## REQUIRED WORK
Filter this data down to the lines that hold "before", and copy them.

## DATASET SECTION
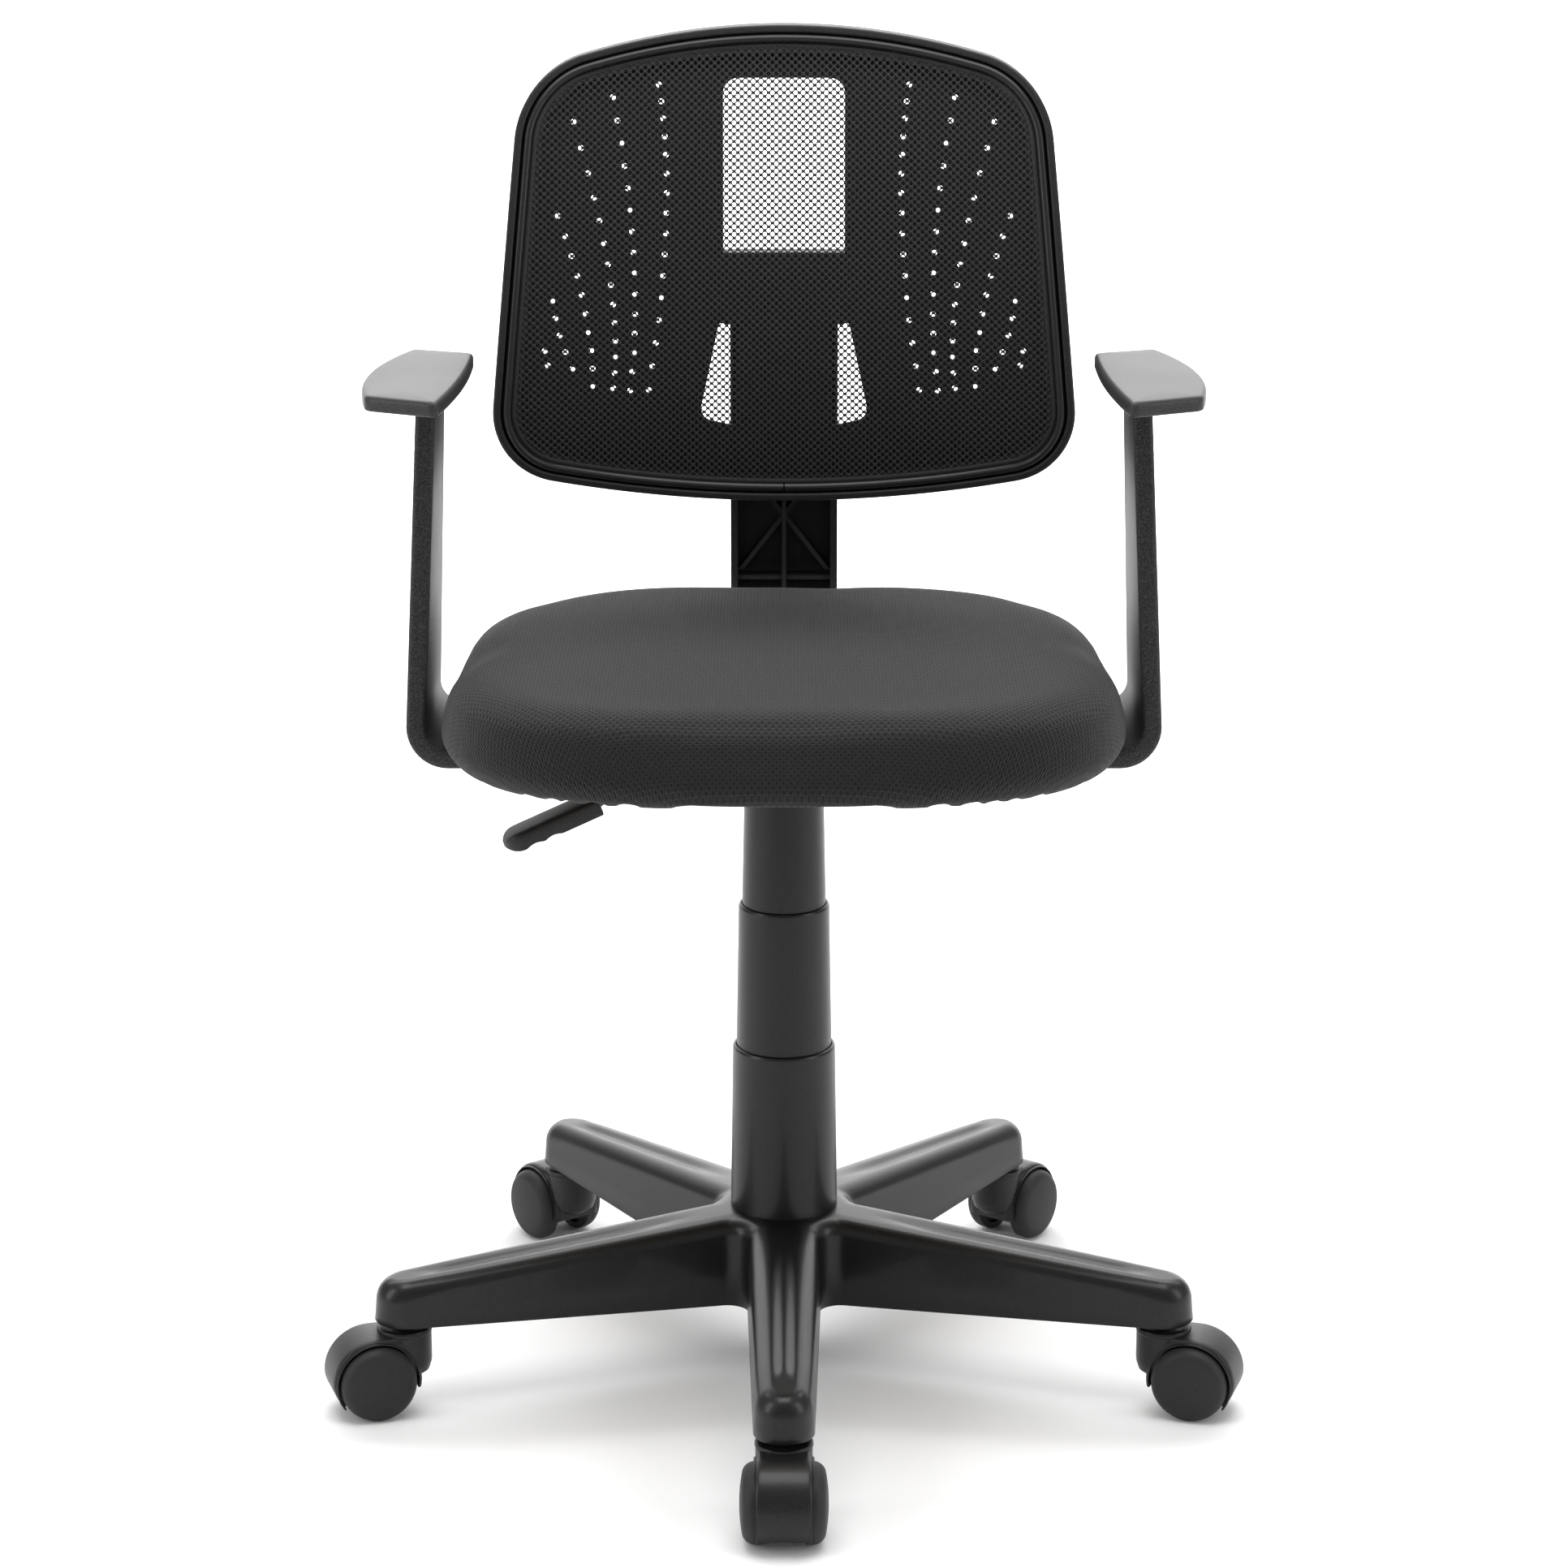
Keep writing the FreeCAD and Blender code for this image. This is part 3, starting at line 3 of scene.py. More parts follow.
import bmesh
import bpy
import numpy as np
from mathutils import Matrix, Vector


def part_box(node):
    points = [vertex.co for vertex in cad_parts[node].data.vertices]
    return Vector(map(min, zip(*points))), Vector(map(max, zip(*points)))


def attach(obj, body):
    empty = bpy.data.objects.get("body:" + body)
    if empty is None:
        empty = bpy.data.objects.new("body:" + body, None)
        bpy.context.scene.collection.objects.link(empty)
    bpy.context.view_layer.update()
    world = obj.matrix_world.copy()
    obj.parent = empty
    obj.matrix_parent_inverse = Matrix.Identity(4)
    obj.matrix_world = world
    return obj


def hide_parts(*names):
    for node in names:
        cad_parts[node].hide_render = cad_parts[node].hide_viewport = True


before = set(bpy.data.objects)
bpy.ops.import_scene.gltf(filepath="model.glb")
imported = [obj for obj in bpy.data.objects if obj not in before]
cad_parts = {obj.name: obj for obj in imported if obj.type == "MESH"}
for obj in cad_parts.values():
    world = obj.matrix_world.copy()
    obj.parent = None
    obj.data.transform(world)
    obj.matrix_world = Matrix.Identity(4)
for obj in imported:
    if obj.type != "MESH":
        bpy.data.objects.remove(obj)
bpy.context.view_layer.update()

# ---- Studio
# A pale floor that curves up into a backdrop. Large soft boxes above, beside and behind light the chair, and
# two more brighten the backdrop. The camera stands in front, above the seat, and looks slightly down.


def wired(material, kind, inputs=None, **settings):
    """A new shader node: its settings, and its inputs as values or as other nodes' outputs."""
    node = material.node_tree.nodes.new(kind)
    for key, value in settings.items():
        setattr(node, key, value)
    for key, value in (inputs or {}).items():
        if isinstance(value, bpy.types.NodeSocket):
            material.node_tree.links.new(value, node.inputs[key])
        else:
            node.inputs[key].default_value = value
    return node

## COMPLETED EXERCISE
before = set(bpy.data.objects)
imported = [obj for obj in bpy.data.objects if obj not in before]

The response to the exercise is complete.